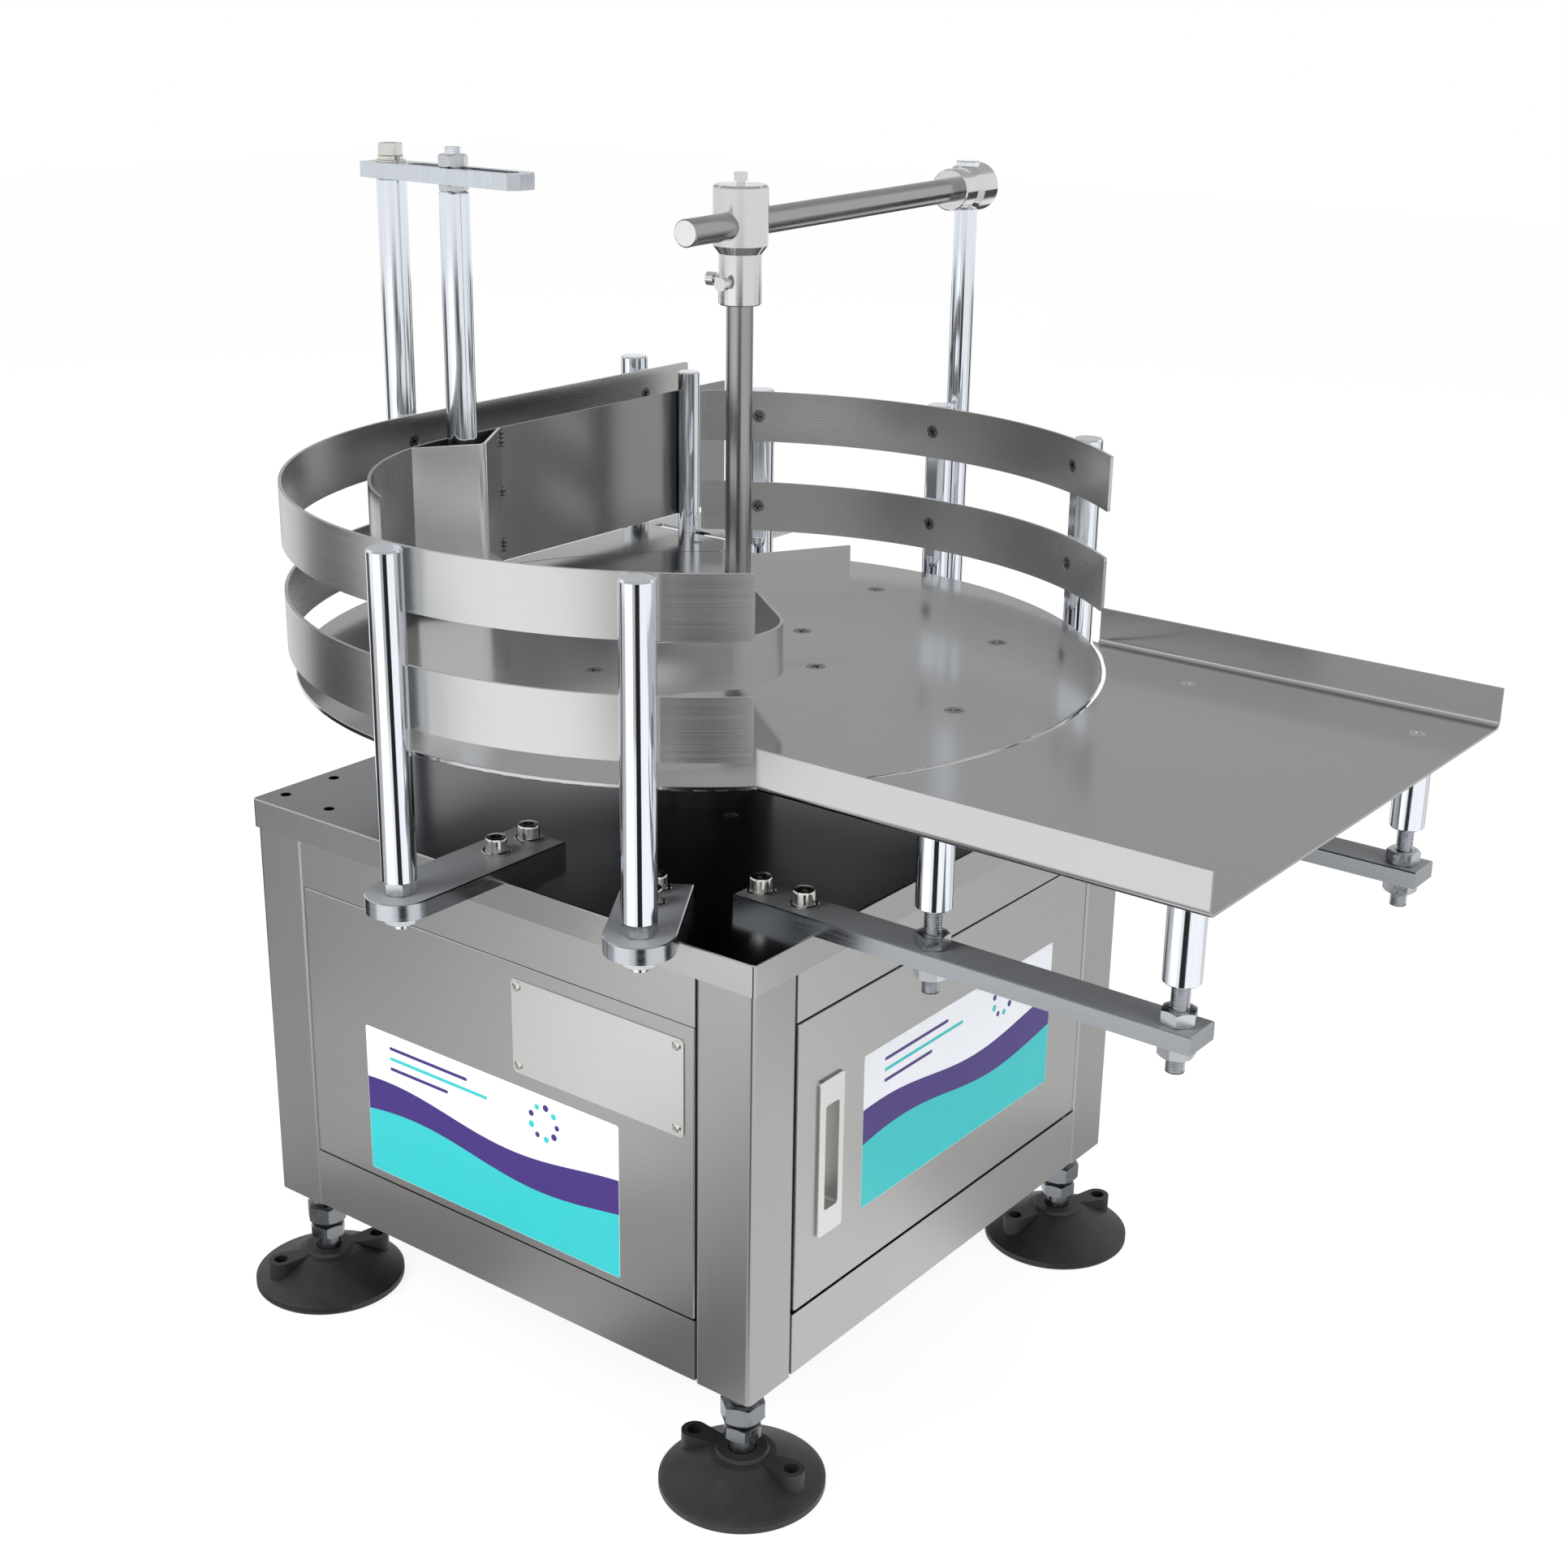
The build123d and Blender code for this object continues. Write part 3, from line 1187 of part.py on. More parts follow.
# Levelling feet: moulded pad with a ball seat, and the threaded stem with its lock nut
def foot_pad(x, y, turn):
    with BuildSketch(Plane(origin=(x, y, 0), x_dir=(1, 0, 0), z_dir=(0, -1, 0))) as profile:
        with BuildLine():
            Polyline(
                (0, 0),
                (pad_radius - pad_edge, 0),
                (pad_radius, pad_edge),
                (pad_radius, pad_rim),
                (pad_radius - pad_step[0], pad_rim + pad_step[1]),
                (pad_neck_radius + pad_collar[0], pad_height - pad_top_room - pad_collar[1]),
                (pad_neck_radius, pad_height - pad_top_room),
                (pad_neck_radius - pad_edge, pad_height),
                (0, pad_height),
                close=True,
            )
        make_face()
    revolve(profile.sketch, axis=Axis((x, y, 0), (0, 0, 1)))
    with BuildSketch(radial_plane(x, y, pad_rim - pad_edge, turn)) as lugs:
        for side in (-1, 1):
            with BuildSketch(mode=Mode.PRIVATE) as lug:
                with Locations((side * pad_hole_circle, 0)):
                    Circle(pad_lug_radius)
                with Locations((side * pad_neck_radius, 0)):
                    Circle(pad_lug_root)
                make_hull()
            add(lug.sketch)
    extrude(lugs.sketch, amount=pad_lug_height - pad_rim + pad_edge)
    for side in (-1, 1):
        hole = polar(side * pad_hole_circle, turn)
        rod(x + hole[0], y + hole[1], 0, pad_lug_height, pad_hole_radius, Mode.SUBTRACT)
    with Locations((x, y, ball_height)):
        Sphere(ball_radius + slide_gap, mode=Mode.SUBTRACT)
    rod(x, y, ball_height, pad_height, stem_radius + hole_gap, Mode.SUBTRACT)


for number, (x, y) in enumerate(foot_places, start=1):
    with BuildPart() as pad:
        foot_pad(x, y, foot_turns[number - 1])
    save(pad.part, f"foot_pad_{number}")
    with BuildPart() as stem:
        with Locations((x, y, ball_height)):
            Sphere(ball_radius)
        rod(x, y, ball_height, stem_top, stem_radius)
        hex_prism(x, y, stem_hex_low, stem_hex_height, stem_hex)
        hex_prism(x, y, lock_nut_low, lock_nut_height, lock_nut_hex)
    save(stem.part, f"foot_stem_{number}")
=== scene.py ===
import bpy
import bmesh
from math import cos, pi, radians, sin, tan
from mathutils import Matrix, Vector


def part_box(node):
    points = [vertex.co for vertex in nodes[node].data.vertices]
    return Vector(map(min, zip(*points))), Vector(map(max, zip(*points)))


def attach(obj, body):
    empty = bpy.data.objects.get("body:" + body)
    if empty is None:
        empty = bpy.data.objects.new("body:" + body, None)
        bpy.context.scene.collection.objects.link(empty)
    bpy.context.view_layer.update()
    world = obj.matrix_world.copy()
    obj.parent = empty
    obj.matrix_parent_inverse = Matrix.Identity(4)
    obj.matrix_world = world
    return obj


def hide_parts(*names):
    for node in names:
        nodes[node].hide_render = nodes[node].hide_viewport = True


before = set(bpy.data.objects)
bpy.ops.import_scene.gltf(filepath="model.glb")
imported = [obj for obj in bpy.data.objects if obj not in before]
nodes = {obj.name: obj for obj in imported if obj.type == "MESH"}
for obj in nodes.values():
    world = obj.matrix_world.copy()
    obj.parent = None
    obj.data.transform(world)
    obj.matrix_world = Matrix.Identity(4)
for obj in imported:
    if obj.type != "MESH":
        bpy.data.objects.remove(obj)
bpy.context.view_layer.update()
mm = 0.001
print("frame loaded:", len(nodes), "nodes")


# Small helpers that everything below shares

def linear(hexText):
    # an sRGB hex colour as the linear values that the shaders take
    parts = [int(hexText[i:i + 2], 16) / 255 for i in (1, 3, 5)]
    return [c / 12.92 if c <= 0.04045 else ((c + 0.055) / 1.055) ** 2.4 for c in parts] + [1.0]


def addNode(tree, kind, inputs=None, **settings):
    node = tree.nodes.new(kind)
    for name, value in settings.items():
        setattr(node, name, value)
    for key, value in (inputs or {}).items():
        if isinstance(value, bpy.types.NodeSocket):
            tree.links.new(value, node.inputs[key])
        else:
            node.inputs[key].default_value = value
    return node


def newMaterial(name):
    material = bpy.data.materials.new(name)
    material.use_nodes = True
    tree = material.node_tree
    return material, tree, tree.nodes["Principled BSDF"]


def solidsOf(nodeName):
    # the separate solids of a CAD node, each as its box and its largest flat face
    work = bmesh.new()
    work.from_mesh(nodes[nodeName].data)
    bmesh.ops.remove_doubles(work, verts=work.verts, dist=1e-6)
    left = set(work.faces)
    found = []
    while left:
        stack = [left.pop()]
        island = []
        while stack:
            face = stack.pop()
            island.append(face)
            for edge in face.edges:
                for other in edge.link_faces:
                    if other in left:
                        left.remove(other)
                        stack.append(other)
        points = [v.co.copy() for f in island for v in f.verts]
        low = Vector([min(p[i] for p in points) for i in range(3)])
        high = Vector([max(p[i] for p in points) for i in range(3)])
        sides = {}
        for face in island:
            key = tuple(round(c, 2) for c in face.normal)
            entry = sides.setdefault(key, [0.0, Vector()])
            entry[0] += face.calc_area()
            entry[1] += face.calc_center_median() * face.calc_area()
        area, total = max(sides.values(), key=lambda entry: entry[0])
        normal = Vector(max(sides, key=lambda key: sides[key][0])).normalized()
        found.append({
            "low": low, "high": high, "mid": (low + high) / 2, "face": total / area, "normal": normal})
    work.free()
    return sorted(found, key=lambda s: (round(s["mid"].x, 4), round(s["mid"].y, 4), round(s["mid"].z, 4)))


def meshObject(name, work, material=None, smooth=True):
    bmesh.ops.remove_doubles(work, verts=work.verts, dist=1e-7)
    bmesh.ops.recalc_face_normals(work, faces=work.faces)
    mesh = bpy.data.meshes.new(name)
    work.to_mesh(mesh)
    work.free()
    for polygon in mesh.polygons:
        polygon.use_smooth = smooth
    if smooth:
        mesh.set_sharp_from_angle(angle=radians(32))
    if material:
        mesh.materials.append(material)
    piece = bpy.data.objects.new(name, mesh)
    bpy.context.scene.collection.objects.link(piece)
    return piece


def settle(piece, body, slotName, *replaced):
    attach(piece, body)
    if replaced:
        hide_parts(*replaced)
    return piece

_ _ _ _

Exercise objective -> Starting at the line that contains "for number, (x, y)" and ending at the line that contains "# Small helpers that everything below shares", repeat each line exactly, both ends included, and nothing else.

Result ->
for number, (x, y) in enumerate(foot_places, start=1):
    with BuildPart() as pad:
        foot_pad(x, y, foot_turns[number - 1])
    save(pad.part, f"foot_pad_{number}")
    with BuildPart() as stem:
        with Locations((x, y, ball_height)):
            Sphere(ball_radius)
        rod(x, y, ball_height, stem_top, stem_radius)
        hex_prism(x, y, stem_hex_low, stem_hex_height, stem_hex)
        hex_prism(x, y, lock_nut_low, lock_nut_height, lock_nut_hex)
    save(stem.part, f"foot_stem_{number}")
=== scene.py ===
import bpy
import bmesh
from math import cos, pi, radians, sin, tan
from mathutils import Matrix, Vector


def part_box(node):
    points = [vertex.co for vertex in nodes[node].data.vertices]
    return Vector(map(min, zip(*points))), Vector(map(max, zip(*points)))


def attach(obj, body):
    empty = bpy.data.objects.get("body:" + body)
    if empty is None:
        empty = bpy.data.objects.new("body:" + body, None)
        bpy.context.scene.collection.objects.link(empty)
    bpy.context.view_layer.update()
    world = obj.matrix_world.copy()
    obj.parent = empty
    obj.matrix_parent_inverse = Matrix.Identity(4)
    obj.matrix_world = world
    return obj


def hide_parts(*names):
    for node in names:
        nodes[node].hide_render = nodes[node].hide_viewport = True


before = set(bpy.data.objects)
bpy.ops.import_scene.gltf(filepath="model.glb")
imported = [obj for obj in bpy.data.objects if obj not in before]
nodes = {obj.name: obj for obj in imported if obj.type == "MESH"}
for obj in nodes.values():
    world = obj.matrix_world.copy()
    obj.parent = None
    obj.data.transform(world)
    obj.matrix_world = Matrix.Identity(4)
for obj in imported:
    if obj.type != "MESH":
        bpy.data.objects.remove(obj)
bpy.context.view_layer.update()
mm = 0.001
print("frame loaded:", len(nodes), "nodes")


# Small helpers that everything below shares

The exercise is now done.